* [Exercise prompt] Write out, word for word, only the data from its first line to the line containing "description=description, default=default, min=0)".

┏━━

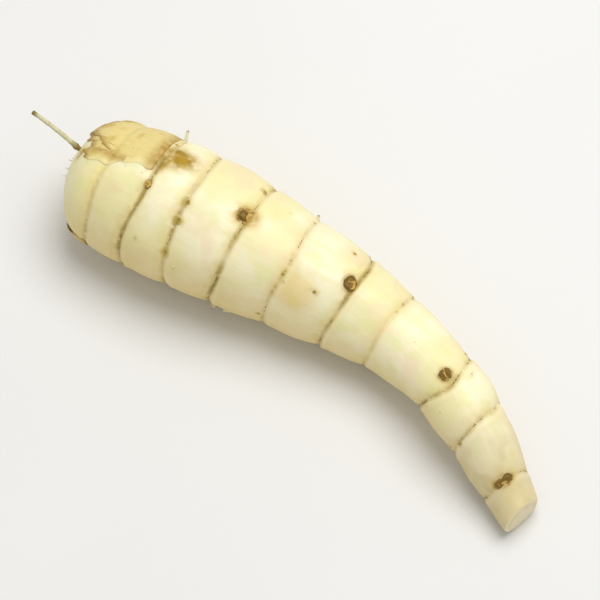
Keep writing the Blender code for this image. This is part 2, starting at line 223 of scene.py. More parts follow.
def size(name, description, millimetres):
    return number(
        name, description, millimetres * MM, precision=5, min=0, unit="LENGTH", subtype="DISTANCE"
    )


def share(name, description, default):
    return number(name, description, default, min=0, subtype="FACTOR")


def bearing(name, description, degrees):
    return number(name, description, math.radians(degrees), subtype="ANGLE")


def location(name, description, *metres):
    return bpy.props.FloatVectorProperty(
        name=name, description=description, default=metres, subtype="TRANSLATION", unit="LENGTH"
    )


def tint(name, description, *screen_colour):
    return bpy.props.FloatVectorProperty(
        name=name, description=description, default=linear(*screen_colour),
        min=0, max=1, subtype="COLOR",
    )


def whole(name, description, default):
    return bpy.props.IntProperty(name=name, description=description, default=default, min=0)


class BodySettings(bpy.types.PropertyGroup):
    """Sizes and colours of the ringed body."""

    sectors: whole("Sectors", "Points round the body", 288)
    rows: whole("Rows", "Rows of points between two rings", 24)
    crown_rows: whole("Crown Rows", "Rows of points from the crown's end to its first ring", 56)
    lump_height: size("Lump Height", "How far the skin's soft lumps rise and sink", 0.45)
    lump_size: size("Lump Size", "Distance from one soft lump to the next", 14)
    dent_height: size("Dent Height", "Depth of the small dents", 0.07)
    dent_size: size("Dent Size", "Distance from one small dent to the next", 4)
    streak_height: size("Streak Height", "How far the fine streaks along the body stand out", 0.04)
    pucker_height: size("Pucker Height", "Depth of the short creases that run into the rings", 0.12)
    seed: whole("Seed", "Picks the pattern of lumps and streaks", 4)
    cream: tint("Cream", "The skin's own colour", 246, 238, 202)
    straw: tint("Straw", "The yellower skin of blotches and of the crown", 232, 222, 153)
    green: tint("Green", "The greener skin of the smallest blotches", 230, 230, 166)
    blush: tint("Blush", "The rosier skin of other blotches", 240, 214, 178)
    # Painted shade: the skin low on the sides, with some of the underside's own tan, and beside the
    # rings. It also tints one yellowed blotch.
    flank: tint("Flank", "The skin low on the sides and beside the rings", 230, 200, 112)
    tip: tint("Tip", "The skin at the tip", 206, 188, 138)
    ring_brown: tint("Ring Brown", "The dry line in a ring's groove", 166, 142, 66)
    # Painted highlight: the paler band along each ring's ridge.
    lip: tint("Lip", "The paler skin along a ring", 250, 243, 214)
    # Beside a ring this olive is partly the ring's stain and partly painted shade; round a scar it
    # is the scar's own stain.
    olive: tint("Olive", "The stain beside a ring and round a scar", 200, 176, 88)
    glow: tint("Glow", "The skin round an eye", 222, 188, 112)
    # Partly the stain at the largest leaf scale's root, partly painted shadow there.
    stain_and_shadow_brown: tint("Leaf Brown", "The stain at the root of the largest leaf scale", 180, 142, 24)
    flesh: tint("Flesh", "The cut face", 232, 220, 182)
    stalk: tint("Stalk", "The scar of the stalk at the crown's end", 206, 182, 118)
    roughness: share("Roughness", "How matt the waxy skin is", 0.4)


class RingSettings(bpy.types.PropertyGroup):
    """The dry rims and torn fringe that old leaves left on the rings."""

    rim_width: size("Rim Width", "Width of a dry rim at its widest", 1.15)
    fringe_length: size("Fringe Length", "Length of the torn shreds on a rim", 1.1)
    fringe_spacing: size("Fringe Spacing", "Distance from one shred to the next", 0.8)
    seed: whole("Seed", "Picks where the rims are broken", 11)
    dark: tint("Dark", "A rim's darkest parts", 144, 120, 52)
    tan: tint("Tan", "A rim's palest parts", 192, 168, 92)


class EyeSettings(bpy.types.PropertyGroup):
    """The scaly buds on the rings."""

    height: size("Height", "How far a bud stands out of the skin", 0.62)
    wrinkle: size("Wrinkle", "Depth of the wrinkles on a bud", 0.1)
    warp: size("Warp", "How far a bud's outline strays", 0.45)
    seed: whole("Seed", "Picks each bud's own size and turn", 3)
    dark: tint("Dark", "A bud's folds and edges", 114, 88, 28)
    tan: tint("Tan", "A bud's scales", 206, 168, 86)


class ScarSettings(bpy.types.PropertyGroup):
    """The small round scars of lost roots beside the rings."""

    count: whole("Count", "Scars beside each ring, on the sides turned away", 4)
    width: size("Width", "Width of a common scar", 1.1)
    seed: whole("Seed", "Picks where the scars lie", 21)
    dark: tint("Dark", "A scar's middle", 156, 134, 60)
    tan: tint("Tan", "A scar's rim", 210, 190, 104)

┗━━

* [Exercise solution]
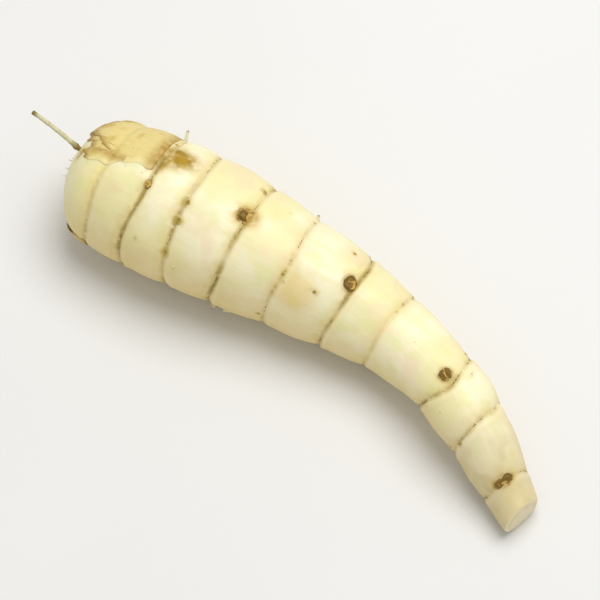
Keep writing the Blender code for this image. This is part 2, starting at line 223 of scene.py. More parts follow.
def size(name, description, millimetres):
    return number(
        name, description, millimetres * MM, precision=5, min=0, unit="LENGTH", subtype="DISTANCE"
    )


def share(name, description, default):
    return number(name, description, default, min=0, subtype="FACTOR")


def bearing(name, description, degrees):
    return number(name, description, math.radians(degrees), subtype="ANGLE")


def location(name, description, *metres):
    return bpy.props.FloatVectorProperty(
        name=name, description=description, default=metres, subtype="TRANSLATION", unit="LENGTH"
    )


def tint(name, description, *screen_colour):
    return bpy.props.FloatVectorProperty(
        name=name, description=description, default=linear(*screen_colour),
        min=0, max=1, subtype="COLOR",
    )


def whole(name, description, default):
    return bpy.props.IntProperty(name=name, description=description, default=default, min=0)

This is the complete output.